** Work instructions **
Go from the first line to the line with "lies on Z = 0." and return those lines verbatim, ends included.

***

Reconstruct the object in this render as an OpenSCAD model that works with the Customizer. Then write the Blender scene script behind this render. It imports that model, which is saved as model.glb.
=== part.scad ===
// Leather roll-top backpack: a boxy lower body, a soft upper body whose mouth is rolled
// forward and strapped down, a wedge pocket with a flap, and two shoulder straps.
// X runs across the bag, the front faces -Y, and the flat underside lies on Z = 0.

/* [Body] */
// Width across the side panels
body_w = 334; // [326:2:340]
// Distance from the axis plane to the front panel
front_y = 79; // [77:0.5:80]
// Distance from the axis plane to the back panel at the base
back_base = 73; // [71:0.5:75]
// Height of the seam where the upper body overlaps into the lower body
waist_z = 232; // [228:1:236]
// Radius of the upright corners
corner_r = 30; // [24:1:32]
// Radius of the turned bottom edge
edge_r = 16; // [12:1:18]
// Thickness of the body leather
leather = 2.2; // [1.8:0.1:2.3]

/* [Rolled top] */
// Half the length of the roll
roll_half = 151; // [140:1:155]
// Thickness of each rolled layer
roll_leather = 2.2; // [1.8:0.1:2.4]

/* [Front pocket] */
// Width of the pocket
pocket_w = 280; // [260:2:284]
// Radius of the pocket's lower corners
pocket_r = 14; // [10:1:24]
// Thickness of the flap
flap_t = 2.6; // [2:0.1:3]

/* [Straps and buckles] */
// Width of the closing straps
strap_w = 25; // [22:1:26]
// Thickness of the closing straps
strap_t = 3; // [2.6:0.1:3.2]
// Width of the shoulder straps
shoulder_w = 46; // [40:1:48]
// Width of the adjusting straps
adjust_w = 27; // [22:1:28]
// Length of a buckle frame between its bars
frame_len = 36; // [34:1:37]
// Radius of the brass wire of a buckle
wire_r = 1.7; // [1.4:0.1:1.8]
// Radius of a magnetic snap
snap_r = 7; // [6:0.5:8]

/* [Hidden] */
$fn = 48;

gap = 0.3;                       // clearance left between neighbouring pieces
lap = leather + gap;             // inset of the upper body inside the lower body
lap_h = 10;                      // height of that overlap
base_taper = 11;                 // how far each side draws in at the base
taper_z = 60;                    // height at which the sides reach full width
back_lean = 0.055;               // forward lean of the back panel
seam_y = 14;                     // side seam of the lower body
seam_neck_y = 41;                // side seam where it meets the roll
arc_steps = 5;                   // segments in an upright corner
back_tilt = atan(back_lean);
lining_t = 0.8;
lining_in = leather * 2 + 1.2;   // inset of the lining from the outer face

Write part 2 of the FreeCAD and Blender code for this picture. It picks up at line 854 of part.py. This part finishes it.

***

** Solution to this problem **
Reconstruct the object in this render as an OpenSCAD model that works with the Customizer. Then write the Blender scene script behind this render. It imports that model, which is saved as model.glb.
=== part.scad ===
// Leather roll-top backpack: a boxy lower body, a soft upper body whose mouth is rolled
// forward and strapped down, a wedge pocket with a flap, and two shoulder straps.
// X runs across the bag, the front faces -Y, and the flat underside lies on Z = 0.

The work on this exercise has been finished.